*DATA RECORDS*
-- BEGIN --
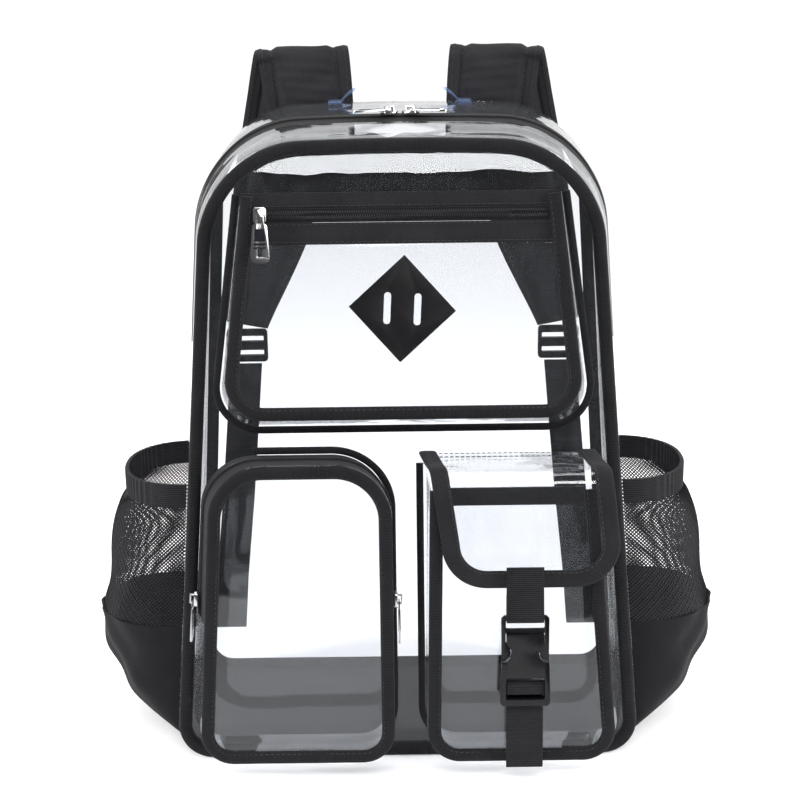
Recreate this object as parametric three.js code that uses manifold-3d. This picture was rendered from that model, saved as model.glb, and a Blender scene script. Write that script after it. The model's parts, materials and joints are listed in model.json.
-- END --
-- BEGIN --
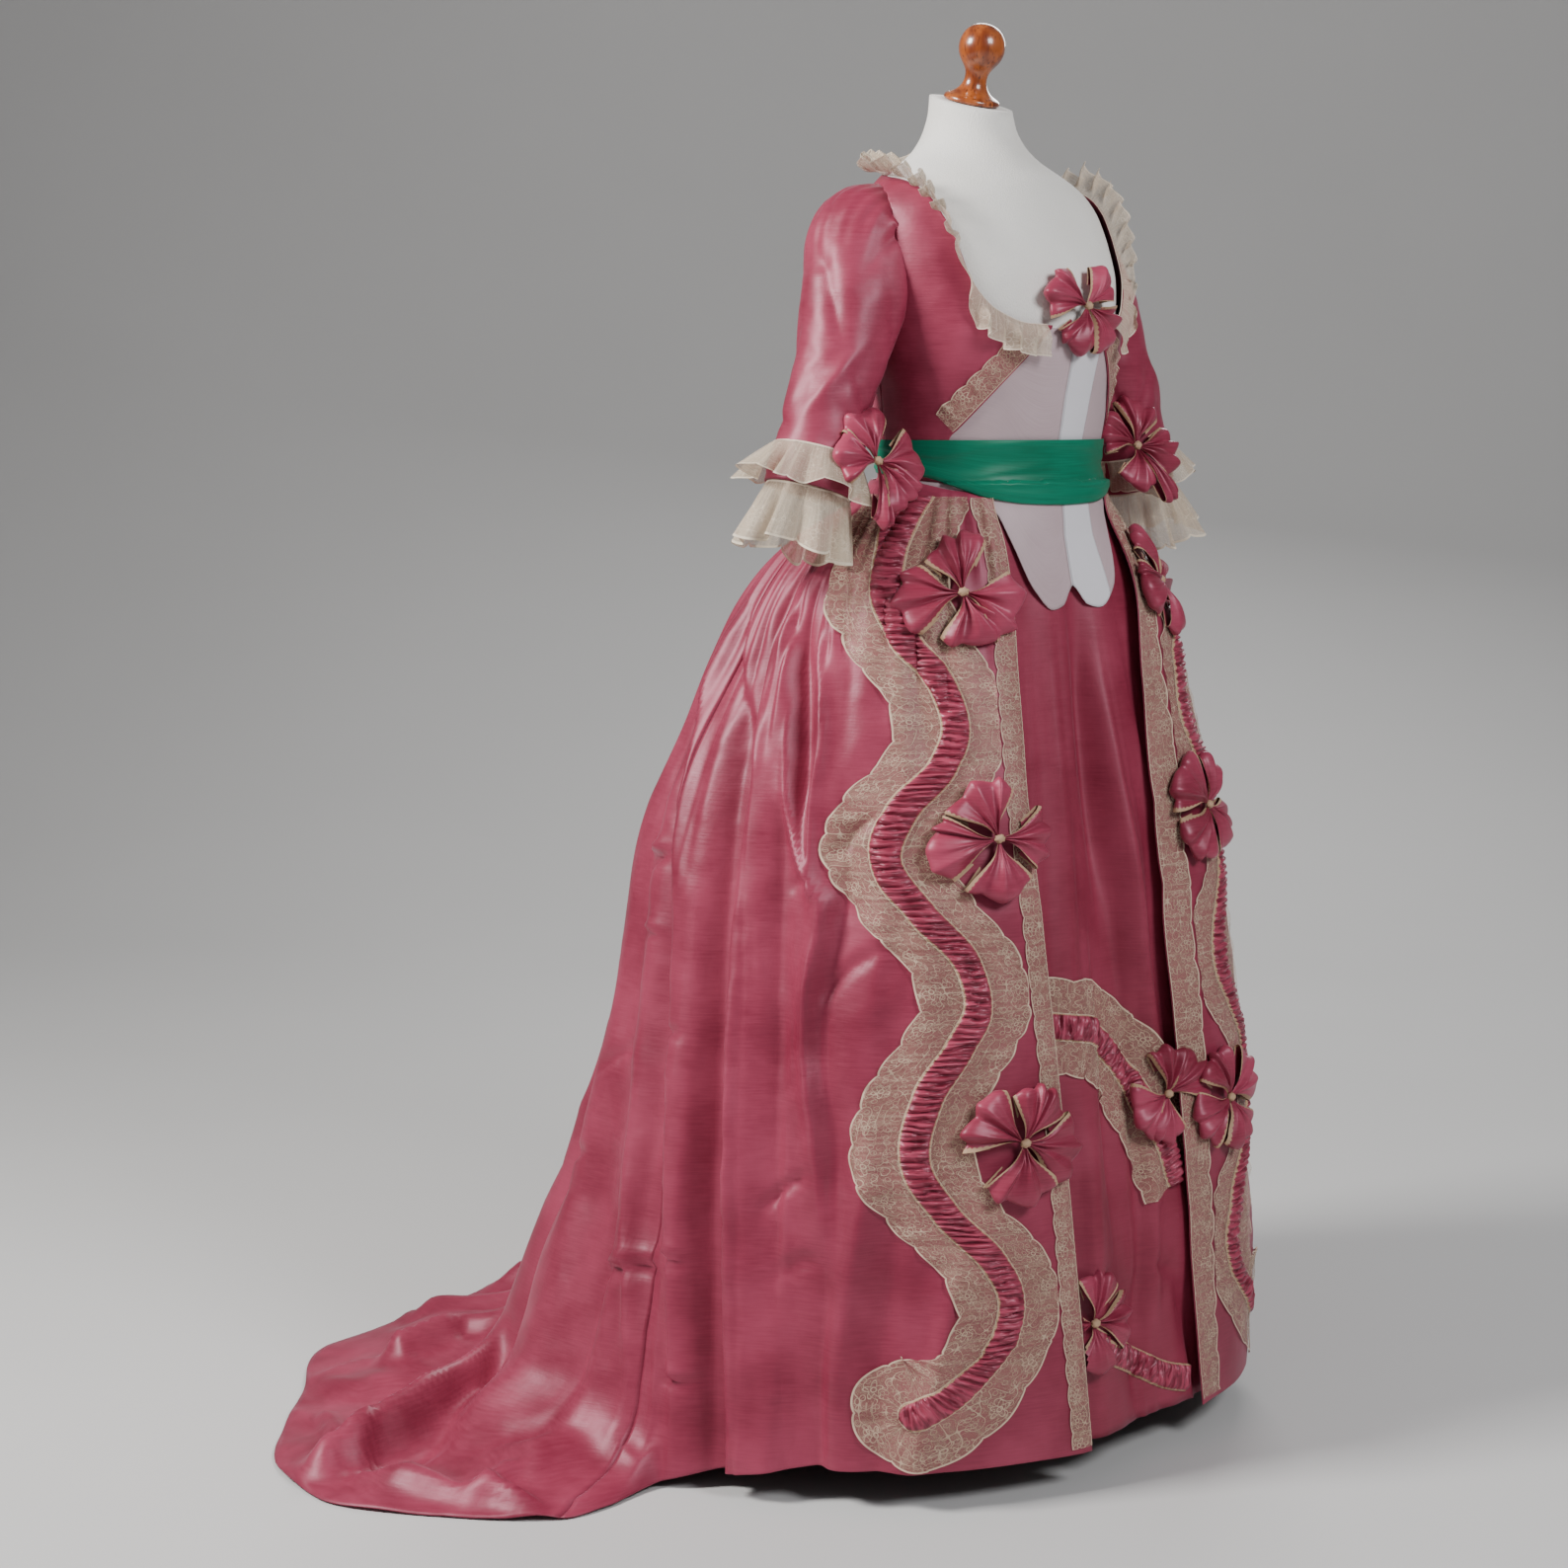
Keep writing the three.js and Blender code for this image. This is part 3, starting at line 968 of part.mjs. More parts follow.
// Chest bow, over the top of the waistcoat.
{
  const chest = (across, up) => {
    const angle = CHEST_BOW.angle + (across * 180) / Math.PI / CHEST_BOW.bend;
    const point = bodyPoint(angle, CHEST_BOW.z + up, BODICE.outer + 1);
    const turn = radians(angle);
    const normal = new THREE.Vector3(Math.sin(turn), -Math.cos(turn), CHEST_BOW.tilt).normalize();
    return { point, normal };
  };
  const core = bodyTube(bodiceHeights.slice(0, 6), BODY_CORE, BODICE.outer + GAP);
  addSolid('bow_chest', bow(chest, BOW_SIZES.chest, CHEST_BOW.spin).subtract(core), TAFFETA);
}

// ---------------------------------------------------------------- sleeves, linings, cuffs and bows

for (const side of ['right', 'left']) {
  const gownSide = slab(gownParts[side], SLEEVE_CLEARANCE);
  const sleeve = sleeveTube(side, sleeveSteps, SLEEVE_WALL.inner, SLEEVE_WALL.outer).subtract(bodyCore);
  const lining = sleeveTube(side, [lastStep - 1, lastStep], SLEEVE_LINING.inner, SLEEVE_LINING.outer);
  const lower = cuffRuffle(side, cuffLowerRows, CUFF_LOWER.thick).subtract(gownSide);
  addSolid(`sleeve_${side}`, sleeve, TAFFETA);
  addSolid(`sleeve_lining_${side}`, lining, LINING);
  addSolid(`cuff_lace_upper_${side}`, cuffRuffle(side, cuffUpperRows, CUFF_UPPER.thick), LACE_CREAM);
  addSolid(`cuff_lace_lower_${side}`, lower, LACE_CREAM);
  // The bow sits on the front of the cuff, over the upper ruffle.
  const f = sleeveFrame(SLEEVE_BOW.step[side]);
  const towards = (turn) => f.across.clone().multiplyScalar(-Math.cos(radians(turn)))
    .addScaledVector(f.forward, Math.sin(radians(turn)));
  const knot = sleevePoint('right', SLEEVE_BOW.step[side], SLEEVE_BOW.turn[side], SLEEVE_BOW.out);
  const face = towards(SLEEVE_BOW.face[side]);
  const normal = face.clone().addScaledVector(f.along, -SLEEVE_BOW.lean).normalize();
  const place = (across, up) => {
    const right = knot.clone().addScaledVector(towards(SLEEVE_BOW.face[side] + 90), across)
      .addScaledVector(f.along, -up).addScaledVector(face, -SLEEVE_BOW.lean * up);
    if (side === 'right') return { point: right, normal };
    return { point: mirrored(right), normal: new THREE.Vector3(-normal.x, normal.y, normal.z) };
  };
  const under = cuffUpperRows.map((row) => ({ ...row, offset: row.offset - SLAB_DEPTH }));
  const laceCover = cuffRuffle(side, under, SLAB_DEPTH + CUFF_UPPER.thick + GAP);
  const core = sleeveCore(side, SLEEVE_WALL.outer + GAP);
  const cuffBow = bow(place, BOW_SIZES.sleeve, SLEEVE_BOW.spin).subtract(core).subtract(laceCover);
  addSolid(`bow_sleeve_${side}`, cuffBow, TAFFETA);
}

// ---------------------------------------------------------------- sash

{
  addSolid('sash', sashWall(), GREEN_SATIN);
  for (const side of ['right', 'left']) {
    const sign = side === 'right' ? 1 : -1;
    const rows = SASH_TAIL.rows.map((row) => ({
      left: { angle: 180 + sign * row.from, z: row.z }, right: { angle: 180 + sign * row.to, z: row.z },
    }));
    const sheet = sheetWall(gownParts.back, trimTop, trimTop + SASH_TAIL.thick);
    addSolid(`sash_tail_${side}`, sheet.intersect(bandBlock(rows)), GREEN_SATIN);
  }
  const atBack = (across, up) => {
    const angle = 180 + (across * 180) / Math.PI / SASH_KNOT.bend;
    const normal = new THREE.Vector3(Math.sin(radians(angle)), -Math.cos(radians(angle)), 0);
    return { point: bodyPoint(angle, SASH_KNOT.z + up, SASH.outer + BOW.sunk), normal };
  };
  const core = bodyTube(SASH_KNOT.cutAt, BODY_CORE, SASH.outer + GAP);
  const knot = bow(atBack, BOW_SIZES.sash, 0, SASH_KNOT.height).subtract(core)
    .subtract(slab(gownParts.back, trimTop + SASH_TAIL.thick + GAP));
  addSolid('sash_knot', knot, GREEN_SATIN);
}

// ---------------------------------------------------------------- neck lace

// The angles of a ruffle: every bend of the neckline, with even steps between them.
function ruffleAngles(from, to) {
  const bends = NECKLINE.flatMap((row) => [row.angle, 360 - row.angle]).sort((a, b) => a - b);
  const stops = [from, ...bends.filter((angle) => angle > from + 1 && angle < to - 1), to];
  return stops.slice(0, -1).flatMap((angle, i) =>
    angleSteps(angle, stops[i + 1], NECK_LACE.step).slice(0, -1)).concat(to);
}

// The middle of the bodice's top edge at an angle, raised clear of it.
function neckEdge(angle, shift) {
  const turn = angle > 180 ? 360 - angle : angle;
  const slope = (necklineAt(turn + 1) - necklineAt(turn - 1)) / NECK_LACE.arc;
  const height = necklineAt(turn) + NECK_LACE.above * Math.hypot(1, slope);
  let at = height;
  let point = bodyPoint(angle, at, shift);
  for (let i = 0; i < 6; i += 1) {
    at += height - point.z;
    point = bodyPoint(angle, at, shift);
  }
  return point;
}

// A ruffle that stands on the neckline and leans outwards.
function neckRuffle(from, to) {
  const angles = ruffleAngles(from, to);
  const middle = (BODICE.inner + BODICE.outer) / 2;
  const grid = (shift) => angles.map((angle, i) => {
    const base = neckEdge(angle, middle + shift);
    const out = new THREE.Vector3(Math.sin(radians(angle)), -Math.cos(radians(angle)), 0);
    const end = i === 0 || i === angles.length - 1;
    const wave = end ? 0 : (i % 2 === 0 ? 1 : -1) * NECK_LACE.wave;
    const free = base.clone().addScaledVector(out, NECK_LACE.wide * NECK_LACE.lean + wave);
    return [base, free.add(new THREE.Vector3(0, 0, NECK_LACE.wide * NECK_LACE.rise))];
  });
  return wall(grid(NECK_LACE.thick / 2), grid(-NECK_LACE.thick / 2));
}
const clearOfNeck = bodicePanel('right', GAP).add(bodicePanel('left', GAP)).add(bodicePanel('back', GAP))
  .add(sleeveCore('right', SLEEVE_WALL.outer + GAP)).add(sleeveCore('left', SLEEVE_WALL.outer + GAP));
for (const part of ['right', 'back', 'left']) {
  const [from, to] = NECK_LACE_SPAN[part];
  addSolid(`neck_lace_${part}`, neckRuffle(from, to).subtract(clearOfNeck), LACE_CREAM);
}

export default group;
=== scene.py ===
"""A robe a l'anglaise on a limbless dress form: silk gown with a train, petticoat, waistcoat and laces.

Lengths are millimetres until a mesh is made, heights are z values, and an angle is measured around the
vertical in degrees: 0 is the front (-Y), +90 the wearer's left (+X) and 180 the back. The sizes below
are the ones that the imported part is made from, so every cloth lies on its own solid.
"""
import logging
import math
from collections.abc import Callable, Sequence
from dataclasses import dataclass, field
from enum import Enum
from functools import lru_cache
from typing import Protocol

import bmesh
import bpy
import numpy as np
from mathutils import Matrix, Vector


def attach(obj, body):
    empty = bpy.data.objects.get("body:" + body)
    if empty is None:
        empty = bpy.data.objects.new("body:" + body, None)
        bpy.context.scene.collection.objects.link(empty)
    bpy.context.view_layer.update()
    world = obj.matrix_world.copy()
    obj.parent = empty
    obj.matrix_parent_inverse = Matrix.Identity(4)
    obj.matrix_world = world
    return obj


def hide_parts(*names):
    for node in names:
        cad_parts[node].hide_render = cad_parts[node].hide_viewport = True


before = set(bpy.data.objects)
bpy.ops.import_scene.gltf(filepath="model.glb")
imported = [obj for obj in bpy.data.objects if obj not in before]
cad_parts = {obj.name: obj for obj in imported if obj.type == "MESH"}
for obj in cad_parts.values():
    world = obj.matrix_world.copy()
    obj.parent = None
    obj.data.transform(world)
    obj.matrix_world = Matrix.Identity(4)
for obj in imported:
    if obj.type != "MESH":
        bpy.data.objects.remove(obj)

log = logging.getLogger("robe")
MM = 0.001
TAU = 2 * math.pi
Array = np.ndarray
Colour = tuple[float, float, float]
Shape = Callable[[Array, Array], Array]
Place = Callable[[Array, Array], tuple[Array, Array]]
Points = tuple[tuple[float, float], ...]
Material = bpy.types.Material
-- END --
*TASK INSTRUCTIONS*
Using the entries above, return each line that includes the word "This".

*RESPONSE TO THE EXERCISE*
Recreate this object as parametric three.js code that uses manifold-3d. This picture was rendered from that model, saved as model.glb, and a Blender scene script. Write that script after it. The model's parts, materials and joints are listed in model.json.
Keep writing the three.js and Blender code for this image. This is part 3, starting at line 968 of part.mjs. More parts follow.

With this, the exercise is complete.